» SOURCE MATERIAL
+ + +
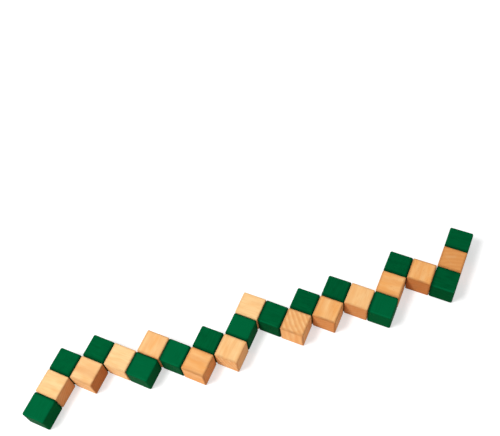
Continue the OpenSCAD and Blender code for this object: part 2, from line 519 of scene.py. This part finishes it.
surface = add_node(tree, "ShaderNodeBsdfPrincipled", {
    "Base Color": wood.outputs[COLOUR_MIXED], "Roughness": rough.outputs[0], "IOR": PINE_IOR,
    "Specular IOR Level": PINE_GLOSS, "Diffuse Roughness": PINE_FUZZ, "Normal": bump.outputs[0]})
add_node(tree, "ShaderNodeOutputMaterial", {"Surface": surface.outputs[0]})

# How each bare cubelet was sawn: the way its grain runs, where the pith of its tree
# lies in mm across the grain, how amber it is, how strongly its rings show on its sides
# and on its ends, how dark its ends are, how much its flecks show and how brown
# its edges are.
BARE_WOOD = {
    2: {"grain": "x", "pith": (30, -52), "amber": 0.15, "figure": (0.1, 0.3), "end": 0.5, "browned": 0.25},
    # Cubelet 4's ends are fully dark: partly its end grain, and partly painted shade on its right side.
    4: {"grain": "x", "pith": (9, -26), "amber": 0.25, "figure": (0.4, 0.5), "end": 1.0, "browned": 0.35},
    6: {"grain": "x", "pith": (-60, -30), "amber": 0.05, "figure": (0.08, 0.3), "end": 0.4, "browned": 0.3},
    8: {"grain": "y", "pith": (24, -50), "amber": 0.5, "figure": (0.15, 0.4), "end": 0.6, "browned": 0.35},
    10: {"grain": "x", "pith": (-18, -34), "amber": 0.75, "figure": (0.25, 0.4), "end": 0.4, "browned": 0.6},
    12: {"grain": "y", "pith": (58, 25), "amber": 0.35, "figure": (0.1, 0.3), "end": 0.1, "browned": 0.4},
    14: {"grain": "x", "pith": (-34, -65), "amber": 0.15, "figure": (0.08, 0.3), "end": 0.5, "browned": 0.2},
    16: {"grain": "z", "pith": (62, 56), "amber": 0.5, "figure": (0.2, 0.5), "end": 0.05, "browned": 0.65},
    18: {"grain": "y", "pith": (26, -52), "amber": 0.75, "figure": (0.15, 0.4), "end": 0.6,
         "flecks": 0.7, "browned": 0.75},
    20: {"grain": "y", "pith": (30, -66), "amber": 0.55, "figure": (0.1, 0.3), "end": 0.7, "browned": 0.3},
    22: {"grain": "x", "pith": (-22, -44), "amber": 0.8, "figure": (0.2, 0.4), "end": 0.3,
         "flecks": 1.0, "browned": 0.6},
    24: {"grain": "y", "pith": (20, -60), "amber": 0.85, "figure": (0.15, 0.4), "end": 1.0,
         "flecks": 1.0, "browned": 0.7},
    26: {"grain": "z", "pith": (14, -46), "amber": 1.0, "figure": (0.4, 0.32), "end": 0.42,
         "flecks": 1.0, "browned": 0.75},
}
bare_masters = {"straight": straight_block(BARE_EDGE_R), "corner": corner_block(BARE_EDGE_R)}
for master in bare_masters.values():
    master.data.materials.append(sanded_pine)
    finish_shading(master)
for number, wood in BARE_WOOD.items():
    place_cubelet(bare_masters[cubelet_kind(number)], number, wood)
for master in bare_masters.values():
    bpy.data.objects.remove(master, do_unlink=True)

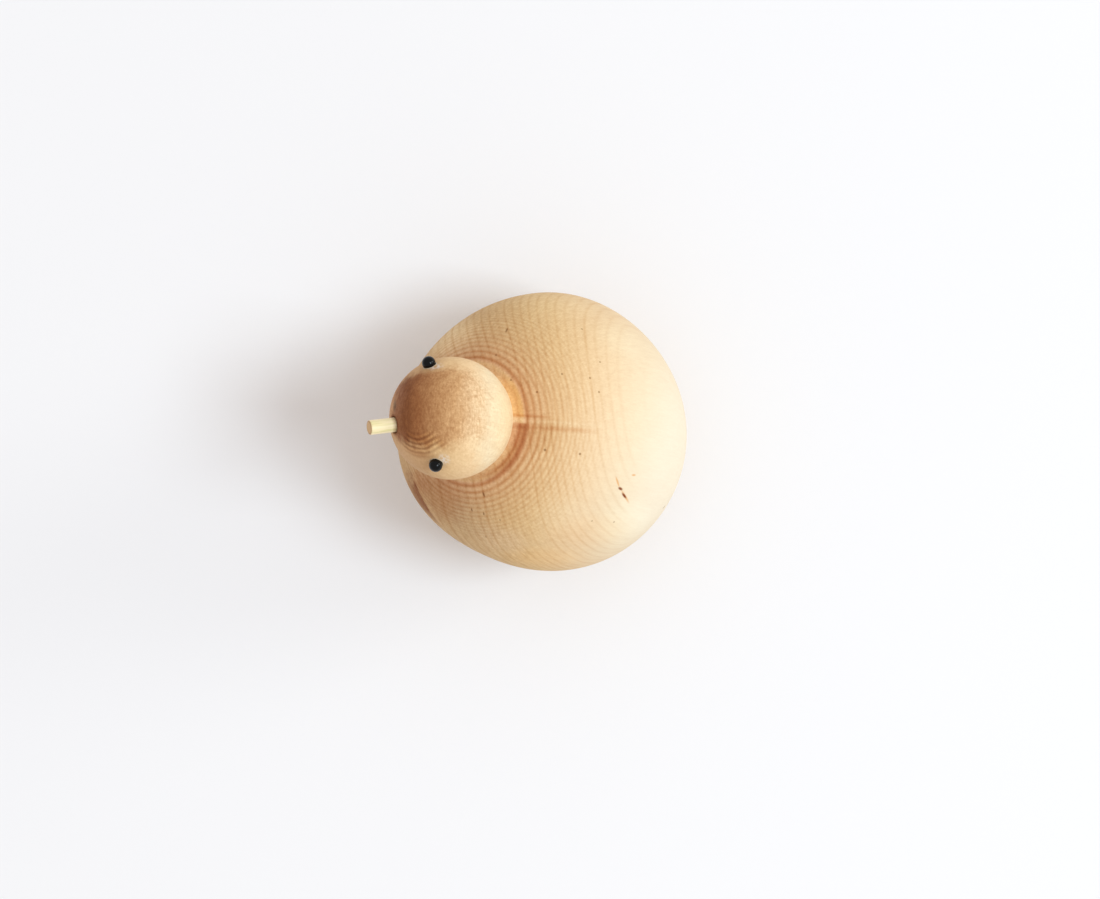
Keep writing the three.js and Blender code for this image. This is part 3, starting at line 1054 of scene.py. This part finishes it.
def bamboo_finish():
    """Split bamboo: fine fibres lengthwise, browned at the cut end and darker at the root."""
    bamboo = Finish("bamboo")
    place = bamboo.millimetres(HEAD)
    fibre = bamboo.grain(place, beak_along, BAMBOO_STRETCH)
    streaks = bamboo.noise(fibre, *BAMBOO_FIBRES)
    along = bamboo.dot(place, beak_along)
    off = bamboo.off_line(place, beak_along)
    tip = HEAD_R + BEAK_OUT
    colour = bamboo.blend(bamboo.rise(streaks, *BAMBOO_STREAKS), BAMBOO_PALE, BAMBOO_GREEN)
    dark_root = bamboo.rise(along, HEAD_R + DARK_ROOT_ENDS, HEAD_R + DARK_ROOT_FULL)
    colour = bamboo.blend(dark_root * DARK_ROOT_HIDES, colour, BAMBOO_RIM)
    end = bamboo.rise(along, tip - CUT_STARTS, tip - CUT_FULL)
    colour = bamboo.blend(end, colour, BAMBOO_END)
    rim = bamboo.band(off, 0.5 * BEAK_D - CUT_RIM_IN, CUT_RIM_HALF)
    rim = rim * bamboo.rise(along, tip - CUT_RIM_STARTS, tip)
    colour = bamboo.blend(rim * CUT_RIM_HIDES, colour, BAMBOO_RIM)
    return bamboo.surface({
        "Base Color": colour, "Roughness": streaks * BAMBOO_ROUGH_SWING + BAMBOO_ROUGH,
        "IOR": BAMBOO_IOR, "Normal": bamboo.bump(streaks, BAMBOO_DEPTH)})


# bead: black, a little greyer where it is scuffed; the scuffs' noise, middle
# and swing; roughness and its swing, and refraction
BEAD_BLACK, BEAD_SCUFFED = shade(0.001, 0.0012, 0.0016), shade(0.002, 0.0024, 0.003)
BEAD_SCUFFS, SCUFF_MIDDLE, SCUFF_SWING = (1.5, 3.0), 0.5, 0.3
BEAD_ROUGH, BEAD_ROUGH_SWING, BEAD_IOR = 0.1, 0.02, 1.28


def bead_finish():
    """Glossy black, with faint scuffs."""
    bead = Finish("black_bead")
    scuff = bead.noise(bead.millimetres(HEAD), *BEAD_SCUFFS)
    colour = bead.blend(scuff * SCUFF_SWING + SCUFF_MIDDLE, BEAD_BLACK, BEAD_SCUFFED)
    return bead.surface({
        "Base Color": colour, "Roughness": scuff * BEAD_ROUGH_SWING + BEAD_ROUGH, "IOR": BEAD_IOR})


# glue: milky, browner where dust is in it; the dust's noise, middle and
# swing; roughness and its swing, and refraction
GLUE_MILKY, GLUE_DUSTY = shade(0.62, 0.52, 0.38), shade(0.3, 0.2, 0.11)
GLUE_DUST, DUST_MIDDLE, DUST_SWING = (2.5, 3.0), 0.4, 0.4
GLUE_ROUGH, GLUE_ROUGH_SWING, GLUE_IOR = 0.3, 0.05, 1.45


def glue_finish():
    """Dried clear glue: milky, with dust in it."""
    glue = Finish("dried_glue")
    dust = glue.noise(glue.millimetres(HEAD), *GLUE_DUST)
    colour = glue.blend(dust * DUST_SWING + DUST_MIDDLE, GLUE_MILKY, GLUE_DUSTY)
    return glue.surface({
        "Base Color": colour, "Roughness": dust * GLUE_ROUGH_SWING + GLUE_ROUGH, "IOR": GLUE_IOR})


# table: white with faint clouds, their size by the metre, middle and swing
TABLE_DIM, TABLE_BRIGHT = shade(0.846, 0.846, 0.863), shade(0.871, 0.871, 0.887)
TABLE_CLOUDS, CLOUD_MIDDLE, CLOUD_SWING = 3.0, 0.5, 0.3
TABLE_ROUGH = 0.7


def floor_finish():
    """A matt white table top."""
    table = Finish("white_table")
    cloud = table.noise(table.add("ShaderNodeTexCoord", {}, {}, "Object"), TABLE_CLOUDS)
    colour = table.blend(cloud * CLOUD_SWING + CLOUD_MIDDLE, TABLE_DIM, TABLE_BRIGHT)
    return table.surface({"Base Color": colour, "Roughness": TABLE_ROUGH})


def dress(piece, finish, slot, *nodes):
    """Gives a piece its finish, ties it to the body, and hides the solids it replaces. The slot is not
    used.
    """
    piece.data.materials.clear()
    piece.data.materials.append(finish)
    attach(piece, "root")
    if nodes:
        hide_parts(*nodes)


def make_floor():
    """A level square under the bird."""
    corners = [(x * FLOOR_HALF, y * FLOOR_HALF, 0.0) for x, y in ((-1, -1), (1, -1), (1, 1), (-1, 1))]
    mesh = bpy.data.meshes.new("floor")
    mesh.from_pydata(corners, [], [(0, 1, 2, 3)])
    floor = bpy.data.objects.new("floor", mesh)
    bpy.context.collection.objects.link(floor)
    mesh.materials.append(floor_finish())


def softbox(name, place, target, size, power, colour):
    """A rectangular light that looks from its place to its target, in metres."""
    data = bpy.data.lights.new(name, "AREA")
    data.shape = "RECTANGLE"
    data.size, data.size_y = size
    data.energy = power
    data.color = colour
    lamp = bpy.data.objects.new(name, data)
    lamp.location = place
    lamp.rotation_euler = (Vector(target) - Vector(place)).to_track_quat("-Z", "Y").to_euler()
    bpy.context.collection.objects.link(lamp)


# Soft light: a warm pale room and two windows behind the tail, one of them
# low. A row is place and size in metres, power and colour. Both look at a
# point low in the bird.
ROOM = (0.75, 0.708, 0.682, 1.0)
LIGHTS = {
    "window": ((1.372, -0.12, 2.205), (0.9, 0.9), 28.0, (0.86, 0.995, 1.09)),
    "low_window": ((2.241, 0.728, 1.099), (0.9, 0.9), 11.2, (0.97, 1.0, 0.97)),
}
LIT_POINT = (0.0, 0.0, 0.02)


def light_and_camera():
    """The room and its windows, and the camera of the photograph, looking straight down."""
    world = bpy.data.worlds.new("room")
    world.use_nodes = True
    world.node_tree.nodes["Background"].inputs["Color"].default_value = ROOM
    bpy.context.scene.world = world
    for name, (place, size, power, colour) in LIGHTS.items():
        softbox(name, place, LIT_POINT, size, power, colour)
    bpy.context.scene.view_settings.view_transform = "Standard"
    bpy.context.scene.view_settings.look = "None"

    data = bpy.data.cameras.new("camera")
    data.sensor_fit = "HORIZONTAL"
    data.sensor_width = SENSOR_W
    data.lens = FOCAL_PIXELS * data.sensor_width / PHOTO_W
    camera = bpy.data.objects.new("camera", data)
    camera.location = CAMERA * MM
    bpy.context.collection.objects.link(camera)
    bpy.context.scene.camera = camera


light_and_camera()
make_floor()
dress(make_bird(), wood_finish(), "turned_wood", "body")
dress(make_beak(), bamboo_finish(), "bamboo", "beak")
black = bead_finish()
clear = glue_finish()
for seed, side in enumerate(EYES):
    dress(make_bead(side), black, "bead", side + "_eye")
    dress(make_eye_glue(side, seed), clear, "glue")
+ + +
» WORK TO COMPLETE
Using the data above, transcribe the lines that run from the line with "hide_parts(*nodes)" to the line with "bpy.context.scene.camera = camera", both ends kept, and output nothing else.

» TASK RESULT
        hide_parts(*nodes)


def make_floor():
    """A level square under the bird."""
    corners = [(x * FLOOR_HALF, y * FLOOR_HALF, 0.0) for x, y in ((-1, -1), (1, -1), (1, 1), (-1, 1))]
    mesh = bpy.data.meshes.new("floor")
    mesh.from_pydata(corners, [], [(0, 1, 2, 3)])
    floor = bpy.data.objects.new("floor", mesh)
    bpy.context.collection.objects.link(floor)
    mesh.materials.append(floor_finish())


def softbox(name, place, target, size, power, colour):
    """A rectangular light that looks from its place to its target, in metres."""
    data = bpy.data.lights.new(name, "AREA")
    data.shape = "RECTANGLE"
    data.size, data.size_y = size
    data.energy = power
    data.color = colour
    lamp = bpy.data.objects.new(name, data)
    lamp.location = place
    lamp.rotation_euler = (Vector(target) - Vector(place)).to_track_quat("-Z", "Y").to_euler()
    bpy.context.collection.objects.link(lamp)


# Soft light: a warm pale room and two windows behind the tail, one of them
# low. A row is place and size in metres, power and colour. Both look at a
# point low in the bird.
ROOM = (0.75, 0.708, 0.682, 1.0)
LIGHTS = {
    "window": ((1.372, -0.12, 2.205), (0.9, 0.9), 28.0, (0.86, 0.995, 1.09)),
    "low_window": ((2.241, 0.728, 1.099), (0.9, 0.9), 11.2, (0.97, 1.0, 0.97)),
}
LIT_POINT = (0.0, 0.0, 0.02)


def light_and_camera():
    """The room and its windows, and the camera of the photograph, looking straight down."""
    world = bpy.data.worlds.new("room")
    world.use_nodes = True
    world.node_tree.nodes["Background"].inputs["Color"].default_value = ROOM
    bpy.context.scene.world = world
    for name, (place, size, power, colour) in LIGHTS.items():
        softbox(name, place, LIT_POINT, size, power, colour)
    bpy.context.scene.view_settings.view_transform = "Standard"
    bpy.context.scene.view_settings.look = "None"

    data = bpy.data.cameras.new("camera")
    data.sensor_fit = "HORIZONTAL"
    data.sensor_width = SENSOR_W
    data.lens = FOCAL_PIXELS * data.sensor_width / PHOTO_W
    camera = bpy.data.objects.new("camera", data)
    camera.location = CAMERA * MM
    bpy.context.collection.objects.link(camera)
    bpy.context.scene.camera = camera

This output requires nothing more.